Chita is in Zabaikalsky Krai, so it's probably the same issue that was being complained about in Russia's Duma in this other United24 article:
https://lemmy.today/post/55908488
One of them, Vyacheslav Markhayev, said people were queuing 36 hours to get just 15 litres of gasoline in the far eastern Zabaikalsky region.
Anyway:
A driver heading home to Saint Petersburg spent 39 hours in line to buy fuel in the Siberian city of Chita, Meduza reported on July 3.
Vlad and his wife were driving home from Vladivostok, where they had collected a newly bought car, when they stopped in Chita to refuel. He recounted joining the line at a Rosneft station on the city's edge on June 28 at 11 p.m. The tank was not filled until June 30, in the early afternoon.

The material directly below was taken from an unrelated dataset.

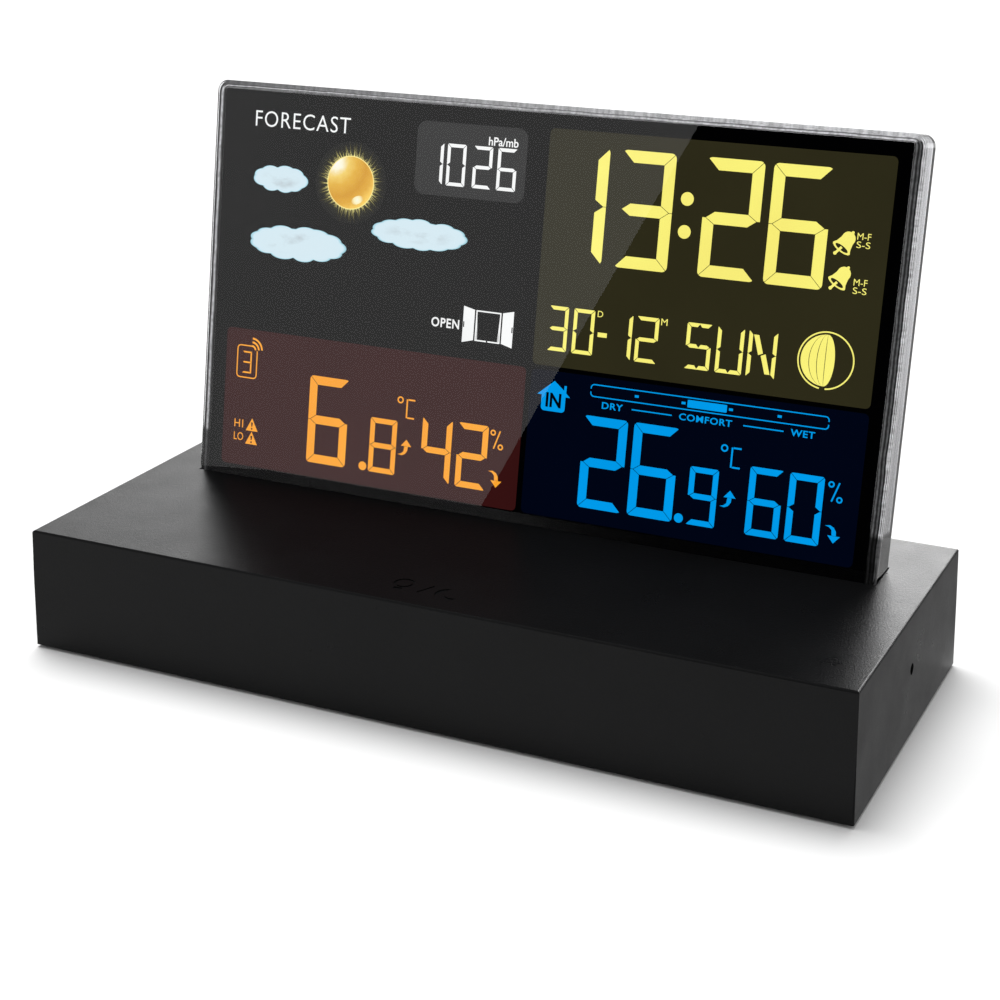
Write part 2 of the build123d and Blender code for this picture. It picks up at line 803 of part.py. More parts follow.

City stations were dispensing just 15 liters (4 gallons) per car, he explained, blaming suppliers who delivered only 500 liters (132 gallons) per outlet. The Rosneft station he chose capped each fill at 50 liters (13 gallons).
Chita has become a bottleneck for drivers crossing the country. Vlad noted that the last station to the east lies in Skovorodino, an 11-hour drive away, with no fuel in between, funneling westbound traffic from Vladivostok into the same lines.
So, if that that's kind of an important point for east-west road logistics for Russia, that seems like it's got potential to cause other cascading logistical issues from decoupling eastern and western Russia.
Russia does have the Trans-Siberian Railway, which is apparently handled by diesel trains, and there are diesel road vehicles. Diesel doesn't (at the moment, at any rate) suffer from the level of shortages that gasoline does.
EDIT: I also gotta say that if the guy is right about there being no fuel available between Skovorodino and Chita, at some point, I'd think that you just aren't going to make it from Chita to Skovorodino short of maybe going through the queue multiple times.
checks Google Maps
That's 924 km away. That's 574 miles, so if you get 13 gallons from this fuel station with the higher cap, and that's all you have in the tank, you'd need a vehicle capable of 44 mpg to make it to the next refueling point. I mean...a Prius or something like that can do that, but a lot of even newer vehicles here in the US can't.
That said, he was coming from Skovorodino. Maybe they're imposing separate fuel limits based on the direction you're going or something like that.